§ What is required
Look for the word "import" in each line and report the count of matching lines, with nothing added.

▽

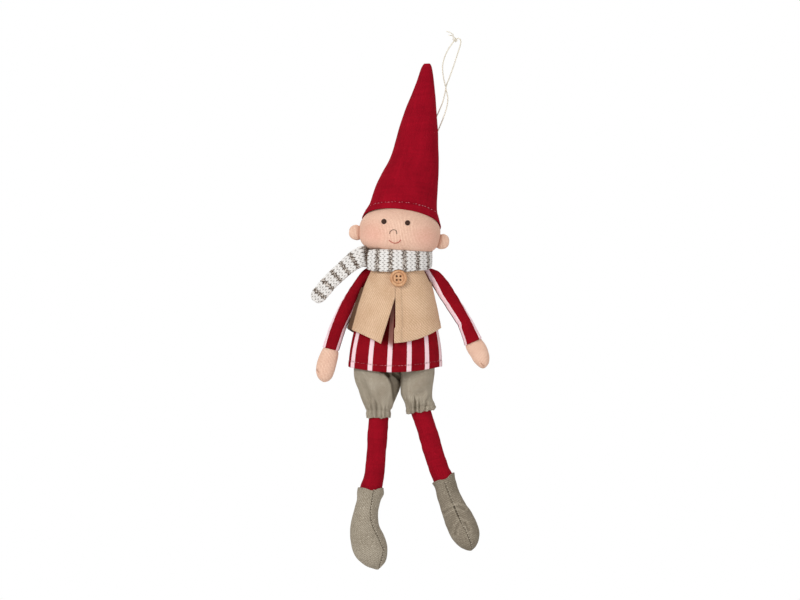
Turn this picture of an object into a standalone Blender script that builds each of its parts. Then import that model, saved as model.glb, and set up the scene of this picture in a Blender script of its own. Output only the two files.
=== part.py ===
# Elf figurine: a stuffed cloth doll in a pointed hat, hung by a loop of string.
# Metres, +Z up, the face towards -Y. Sizes below are millimetres, measured from the
# top of the neck, and the whole doll then hangs with the top of its loop at the origin.

import math

import bmesh
import bpy
from mathutils import Vector

MM = 0.001

# Fit
GAP = 0.3                 # air between two pieces that touch
EASE = 0.8                # air between two layers of clothing
CLOTH = 0.9               # garment cloth with its turned edge
KNIT = 3.2                # thickness of the knitted scarf

# Head and face
HEAD_WIDTH = 57.0
HEAD_DEPTH = 44.6
HEAD_RISE = 14.7          # widest level of the head above the neck
HEAD_SHIFT = 1.5          # the head sits a little to the side of the neck
CROWN_HEIGHT = 20.0
CHIN_DROP = 17.5
HEAD_TILT = math.radians(5.0)
EAR_REACH = 7.0           # how far an ear stands out from the head
EAR_HEIGHT = 11.4
EAR_THICKNESS = 5.6
EAR_DROP = 5.2            # ear centre below the widest level
EYE_SIZE = 3.7
EYE_THICKNESS = 0.8
STITCH = 0.6              # diameter of the embroidery thread bundle

# Hat and its loop
HAT_HEIGHT = 115.9        # tip above the widest level of the head
HEM_SETBACK = 4.4         # the brim sits further back than the face
STRING = 0.9              # diameter of the hanging string

# Body and clothes
BODY_WIDTH = 34.0
BODY_DEPTH = 23.0
BODY_LENGTH = 72.0
COLLAR_DROP = 4.0         # top of the clothes below the top of the neck
FLARE_START = 15.6        # below this the clothes widen
ARMHOLE_EASE = 0.5        # air round the arm where it passes through the clothes
SHOULDER_BACK = 3.4       # the arms hang a little behind the middle
VEST_LENGTH = 54.4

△

§ Expected answer
5